Professor’s new book demonstrates how music training teaches life skills

 Professor’s new book demonstrates how music training teaches life skills
Monday, May 25, 2020

The Transposed Musician: Teaching Universal Skills to Improve Performance and Benefit Life” is a new book by Associate Professor of Piano Dylan Savage; it was released recently by GIA Publications Inc.

The work is a resource for music educators and their students, and it demonstrates that the same skills necessary for a successful life—problem-solving, patience, focus, collaboration, critical thinking, improvisation, creativity and communication—are necessary for the successful musician. The book provides a practical guide to teaching these skills in the music lesson setting and then shows how they can be transposed from music to life and back again.

Joseph Robinson, former principal oboist of the New York Philharmonic, in a review of “The Transposed Musician,” wrote "Twenty-five hundred years ago, Plato recommended music first in his ideal curriculum for potential leaders of Athens—before sport, mathematics and moral philosophy. None of his candidates, one may assume, aspired to become a professional musician. Nevertheless, throughout centuries, people have acknowledged that the study and practice of music generates collateral benefits essential to human fulfillment." He added Savage "takes what has been implicit all along and makes it explicit." 

Acclaimed pianist Stephen Hough reviewed “The Transposed Musician” and wrote, "This book asks and explores fascinating questions about what it means to study music in a changing world. This book suggests ways in which we can break down doors, for students and teachers alike, and celebrate music as something life-affirming, in and out of the studio."

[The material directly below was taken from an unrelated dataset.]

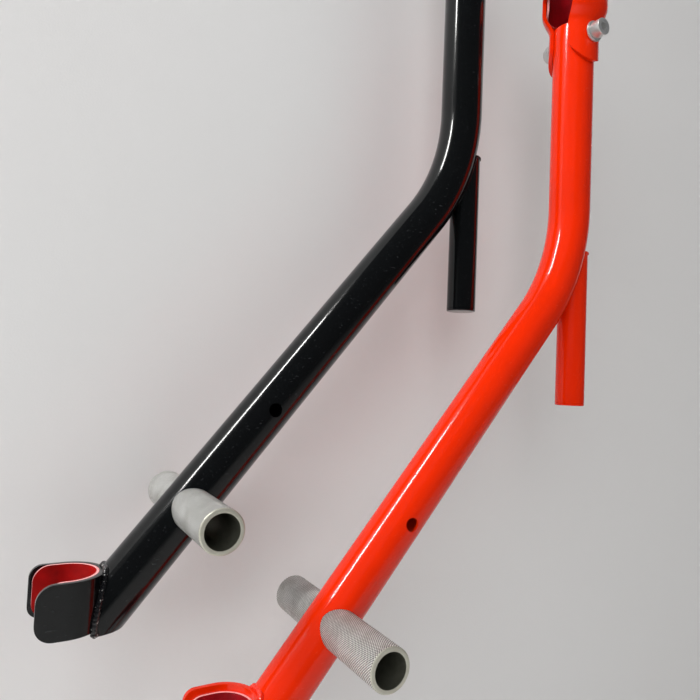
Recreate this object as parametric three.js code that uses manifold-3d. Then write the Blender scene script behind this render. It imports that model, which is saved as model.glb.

Savage is a Bösendorfer concert artist, a Capstone Records recording artist and a winner of the Rome Festival Orchestra Competition. He is a co-author of the piano pedagogy book, “A Symposium for Pianists and Teachers: Strategies to Develop the Mind and Body for Optimal Performance,” (Heritage Music Press) and writer of many articles found in Clavier, Pianoforte and American Music Teacher magazines.